- Required task
Begin with the line that contains "return nodes" and end with the line that contains "material's node tree", transcribing exactly each line in that stretch and no other.

** Start of Provided records **

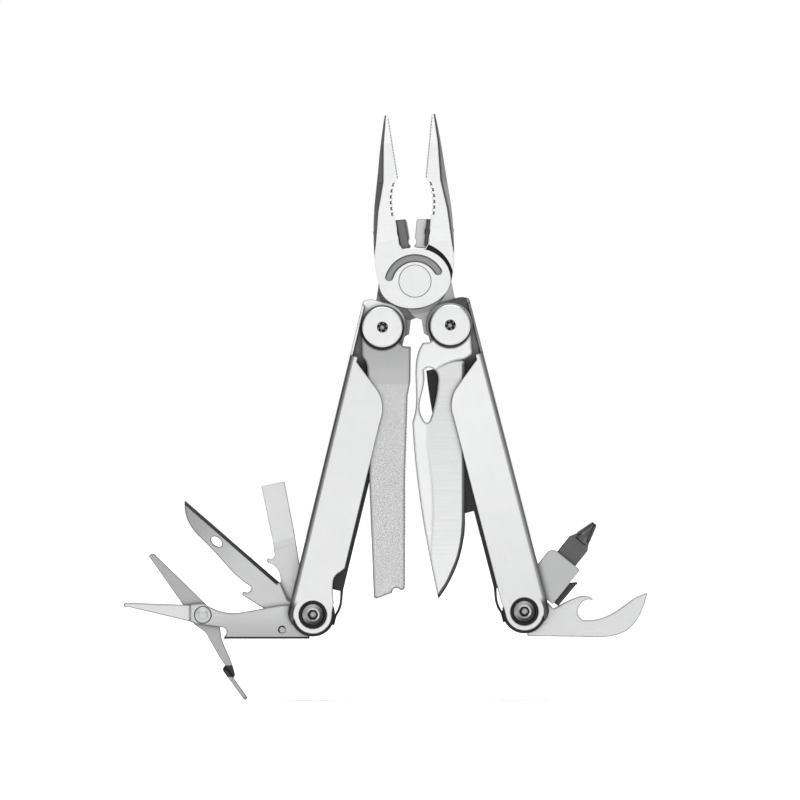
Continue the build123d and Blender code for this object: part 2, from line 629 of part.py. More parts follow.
def can_opener():
    """Can and bottle opener, drawn pointing along +X with its back edge down."""
    face = outline((0, 0), (1.0, -7.5), (21.0, -7.8), [(26.3, -7.5), (31.1, -5.7), (35.2, -0.3), (37.1, 5.5)],
                   [(32.8, 3.7), (28.2, 0.4), (24.5, -1.6), (20.5, -2.6)], (17.8, -2.6),
                   ((16.2, -0.8), (16.6, 1.5)), [(17.9, 3.0), (19.4, 3.5), (20.8, 3.0)],
                   [(20.2, 4.0), (18.5, 4.6), (16.0, 4.3), (12.0, 2.6)], (8.8, 0.8), (6.4, 3.4), (3.0, 5.1))
    front, back = OPENER_DEPTH
    body = slab(face + disc(TANG_RADIUS), front, back)
    body -= upright([(24, front), (38, front + 0.8), (40, front - 1), (24, front - 1)], -10, 10)
    return body - pivot_bore(OPENER_DEPTH)


# ---------------------------------------------------------------- assembly at rest
def flipped(solid):
    """The same piece for the other handle."""
    return mirror(solid, about=Plane.YZ)


def build():
    """Every node of the tool, by name, at its rest place."""
    left_head = turned((-HEAD_PIVOT[0], HEAD_PIVOT[1]), -RIGHT_JAW_OPEN)
    right_head = turned(HEAD_PIVOT, LEFT_JAW_OPEN)
    left_drop = turned((0, -HANDLE_SPAN), -LEFT_SPLAY)
    right_drop = turned((0, -HANDLE_SPAN), RIGHT_SPLAY)
    left_end = (left_head[0] + left_drop[0], left_head[1] + left_drop[1])
    right_end = (right_head[0] + right_drop[0], right_head[1] + right_drop[1])

    def left(solid):
        return placed(solid, left_head, -LEFT_SPLAY)

    def right(solid):
        return placed(flipped(solid), right_head, RIGHT_SPLAY)

    scissors = {"scissors_body": scissors_body(), "scissors_rivet": scissors_rivet(),
                "scissors_spring": scissors_spring(), "scissors_spring_pin": scissors_spring_pin(),
                "scissors_blade": Pos(RIVET_AT[0], 0, RIVET_AT[1]) * scissors_blade()}
    nodes = {
        "left_jaw": left_jaw(),
        "right_jaw": right_jaw(),
        "main_rivet": main_rivet(),
        "left_wire_cutter": placed(cutter(0.45, 1.35), (0, 0), LEFT_JAW_OPEN),
        "right_wire_cutter": placed(Rot(0, 0, 180) * cutter(1.25, 1.75), (0, 0), -RIGHT_JAW_OPEN),
        "left_cutter_screw": placed(cutter_screw(), (0, 0), LEFT_JAW_OPEN),
        "right_cutter_screw": placed(Rot(0, 0, 180) * cutter_screw(), (0, 0), -RIGHT_JAW_OPEN),
        "left_handle_frame": left(handle_frame("left")),
        "right_handle_frame": right(handle_frame("right")),
        "left_lock_spring": left(lock_spring()),
        "right_lock_spring": right(lock_spring()),
        "left_head_bolt": placed(head_bolt(), left_head, -LEFT_SPLAY),
        "right_head_bolt": placed(head_bolt(), right_head, RIGHT_SPLAY),
        "left_head_nut": placed(head_nut(), left_head, 0),
        "right_head_nut": placed(head_nut(), right_head, 0),
        "left_head_spacers": [placed(s, left_head, 0) for s in head_spacers(FILE_DEPTH)],
        "right_head_spacers": [placed(s, right_head, 0) for s in head_spacers(KNIFE_DEPTH)],
        "left_end_bolt": placed(end_bolt(), left_end, 0),
        "right_end_bolt": placed(end_bolt(), right_end, 0),
        "left_end_nut": placed(end_nut(), left_end, 0),
        "right_end_nut": placed(end_nut(), right_end, 0),
        "left_end_spacers": [placed(s, left_end, 0) for s in end_spacers()],
        "right_end_spacers": [placed(s, right_end, 0) for s in end_spacers()],
        "file": placed(file(), left_head, 0),
        "knife": placed(knife(), right_head, 0),
        "awl": placed(awl(), left_end, AWL_ANGLE),
        "screwdriver": placed(screwdriver(), left_end, SCREWDRIVER_ANGLE),
        "bit_driver": placed(bit_driver(), right_end, BIT_DRIVER_ANGLE),
        "bit_retainer": placed(bit_retainer(), right_end, BIT_DRIVER_ANGLE),
        "driver_bit": placed(driver_bit(), right_end, BIT_DRIVER_ANGLE),
        "can_opener": placed(can_opener(), right_end, OPENER_ANGLE),
    }
    for name, solid in scissors.items():
        nodes[name] = placed(solid, left_end, SCISSORS_ANGLE)
    return nodes


os.makedirs("parts", exist_ok=True)
for node, shape in build().items():
    if isinstance(shape, list):
        shape = Compound(children=shape)
    export_step(shape, f"parts/{node}.step")
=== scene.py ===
"""Looks, light and camera for the folding multi tool.

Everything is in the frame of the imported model: metres, front towards -Y, +Z to the jaw tips.
Lengths below that end in _MM are millimetres.
"""
import json
import math

import bpy
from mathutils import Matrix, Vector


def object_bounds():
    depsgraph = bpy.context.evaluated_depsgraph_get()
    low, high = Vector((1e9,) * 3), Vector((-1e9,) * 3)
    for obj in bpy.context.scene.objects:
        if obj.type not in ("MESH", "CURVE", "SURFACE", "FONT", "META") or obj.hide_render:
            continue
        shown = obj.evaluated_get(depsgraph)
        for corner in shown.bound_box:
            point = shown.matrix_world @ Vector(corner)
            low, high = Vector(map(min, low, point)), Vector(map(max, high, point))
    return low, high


MM = 0.001

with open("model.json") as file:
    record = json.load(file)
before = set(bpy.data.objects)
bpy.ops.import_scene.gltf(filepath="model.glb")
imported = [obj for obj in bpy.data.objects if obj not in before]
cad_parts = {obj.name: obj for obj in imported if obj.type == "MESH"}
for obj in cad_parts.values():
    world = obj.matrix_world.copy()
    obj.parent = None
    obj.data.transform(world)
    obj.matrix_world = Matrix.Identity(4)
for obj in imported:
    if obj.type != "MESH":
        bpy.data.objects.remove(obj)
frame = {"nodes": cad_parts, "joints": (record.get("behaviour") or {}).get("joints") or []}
cad_low, cad_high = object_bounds()
JOINTS = {j["name"]: j for j in frame["joints"]}

LEFT_LEAN = -13.6           # lean of each handle from upright, degrees anticlockwise
RIGHT_LEAN = 14.5
LEFT_JAW_TURN = 9.0
RIGHT_JAW_TURN = -5.5


# ---------------------------------------------------------------- node helpers
class Shader:
    """A material's node tree with short calls for the nodes used here."""

    def __init__(self, name):
        self.material = bpy.data.materials.new(name)
        self.material.use_nodes = True
        self.tree = self.material.node_tree
        self.tree.nodes.clear()
        self.out = self.tree.nodes.new("ShaderNodeOutputMaterial")

    def node(self, kind, **settings):
        made = self.tree.nodes.new("ShaderNode" + kind)
        for key, value in settings.items():
            setattr(made, key, value)
        return made

    def join(self, source, target):
        self.tree.links.new(source, target)

    def feed(self, target, value):
        """Links a socket, or sets a plain value."""
        if isinstance(value, bpy.types.NodeSocket):
            self.join(value, target)
        else:
            target.default_value = value

    def math(self, operation, a, b=0.0, clamp=False):
        made = self.node("Math", operation=operation, use_clamp=clamp)
        for socket, value in zip(made.inputs, (a, b)):
            self.feed(socket, value)
        return made.outputs[0]

    def place(self):
        return self.node("TexCoord").outputs["Object"]

    def axes(self, turn, origin=(0.0, 0.0)):
        """Local x, y, z in millimetres, with z along a direction turned anticlockwise from +Z."""
        shift = self.node("VectorMath", operation="SUBTRACT")
        self.join(self.place(), shift.inputs[0])
        shift.inputs[1].default_value = (origin[0] * MM, 0, origin[1] * MM)
        rotate = self.node("VectorRotate", rotation_type="Y_AXIS")
        self.join(shift.outputs[0], rotate.inputs["Vector"])
        rotate.inputs["Angle"].default_value = math.radians(turn)
        scale = self.node("VectorMath", operation="SCALE")
        self.join(rotate.outputs[0], scale.inputs[0])
        scale.inputs["Scale"].default_value = 1 / MM
        split = self.node("SeparateXYZ")
        self.join(scale.outputs[0], split.inputs[0])
        return scale.outputs[0], split.outputs

    def stretched(self, vector, size):
        scaled = self.node("VectorMath", operation="MULTIPLY")
        self.join(vector, scaled.inputs[0])
        scaled.inputs[1].default_value = size
        return scaled.outputs[0]

    def noise(self, vector, scale=1.0, detail=2.0, rough=0.5):
        made = self.node("TexNoise")
        self.join(vector, made.inputs["Vector"])
        made.inputs["Scale"].default_value = scale
        made.inputs["Detail"].default_value = detail
        made.inputs["Roughness"].default_value = rough
        return made.outputs["Fac"]

    def ramp(self, value, low, high, out_low=0.0, out_high=1.0, kind="SMOOTHSTEP"):
        """Maps one span onto another and holds the end values beyond it."""
        made = self.node("MapRange", interpolation_type=kind)
        self.feed(made.inputs["Value"], value)
        for key, number in (("From Min", low), ("From Max", high), ("To Min", out_low), ("To Max", out_high)):
            made.inputs[key].default_value = number
        return made.outputs[0]

    def mix(self, share, a, b):
        """Mixes two greys, numbers or sockets."""
        made = self.node("Mix", data_type="FLOAT")
        for key, value in ((0, share), (2, a), (3, b)):
            self.feed(made.inputs[key], value)
        return made.outputs[0]

    def tint(self, grey, cool=0.0):
        """A nearly neutral colour from a grey value."""
        made = self.node("CombineColor")
        for channel, share in ((0, 1 - cool), (1, 1.0), (2, 1 + cool)):
            self.join(self.math("MULTIPLY", grey, share), made.inputs[channel])
        return made.outputs[0]


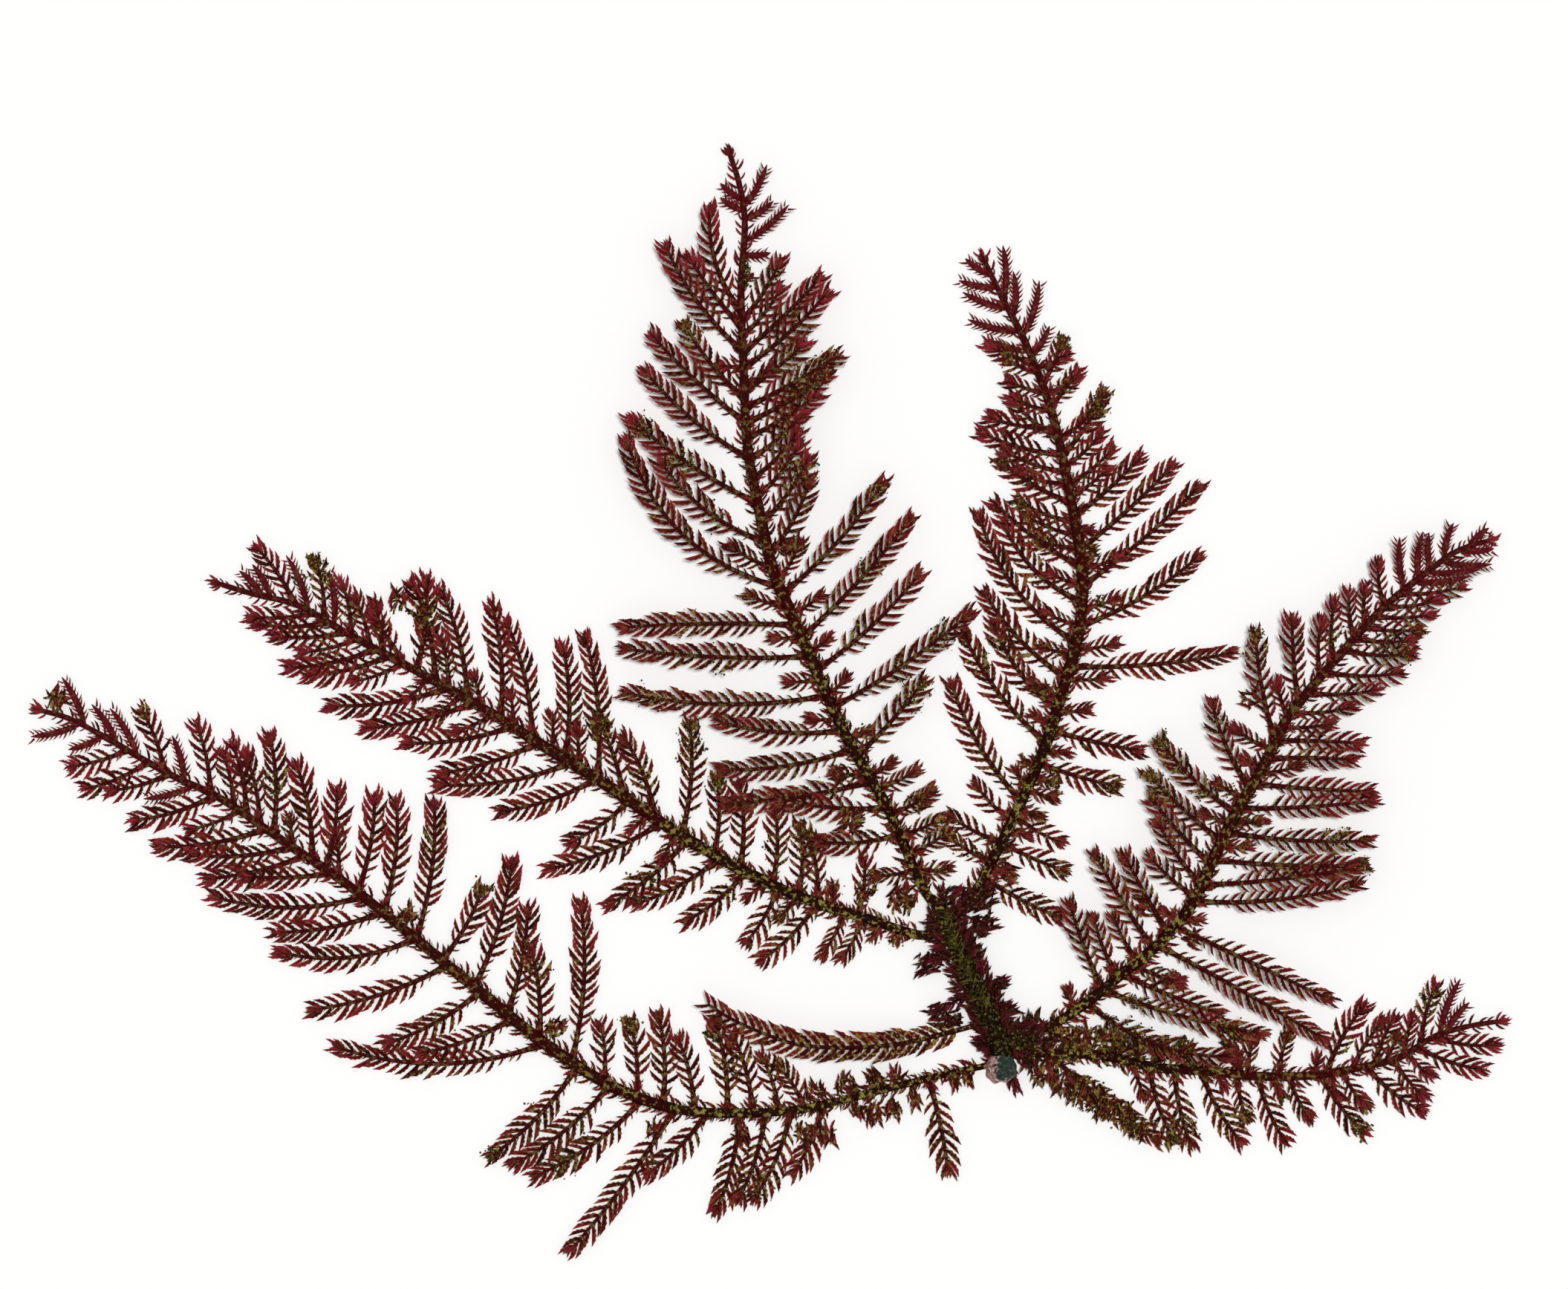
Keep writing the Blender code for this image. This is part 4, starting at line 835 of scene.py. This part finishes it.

** End of Provided records **

- Reply to the task
    return nodes


os.makedirs("parts", exist_ok=True)
for node, shape in build().items():
    if isinstance(shape, list):
        shape = Compound(children=shape)
    export_step(shape, f"parts/{node}.step")
=== scene.py ===
"""Looks, light and camera for the folding multi tool.

Everything is in the frame of the imported model: metres, front towards -Y, +Z to the jaw tips.
Lengths below that end in _MM are millimetres.
"""
import json
import math

import bpy
from mathutils import Matrix, Vector


def object_bounds():
    depsgraph = bpy.context.evaluated_depsgraph_get()
    low, high = Vector((1e9,) * 3), Vector((-1e9,) * 3)
    for obj in bpy.context.scene.objects:
        if obj.type not in ("MESH", "CURVE", "SURFACE", "FONT", "META") or obj.hide_render:
            continue
        shown = obj.evaluated_get(depsgraph)
        for corner in shown.bound_box:
            point = shown.matrix_world @ Vector(corner)
            low, high = Vector(map(min, low, point)), Vector(map(max, high, point))
    return low, high


MM = 0.001

with open("model.json") as file:
    record = json.load(file)
before = set(bpy.data.objects)
bpy.ops.import_scene.gltf(filepath="model.glb")
imported = [obj for obj in bpy.data.objects if obj not in before]
cad_parts = {obj.name: obj for obj in imported if obj.type == "MESH"}
for obj in cad_parts.values():
    world = obj.matrix_world.copy()
    obj.parent = None
    obj.data.transform(world)
    obj.matrix_world = Matrix.Identity(4)
for obj in imported:
    if obj.type != "MESH":
        bpy.data.objects.remove(obj)
frame = {"nodes": cad_parts, "joints": (record.get("behaviour") or {}).get("joints") or []}
cad_low, cad_high = object_bounds()
JOINTS = {j["name"]: j for j in frame["joints"]}

LEFT_LEAN = -13.6           # lean of each handle from upright, degrees anticlockwise
RIGHT_LEAN = 14.5
LEFT_JAW_TURN = 9.0
RIGHT_JAW_TURN = -5.5


# ---------------------------------------------------------------- node helpers
class Shader:
    """A material's node tree with short calls for the nodes used here."""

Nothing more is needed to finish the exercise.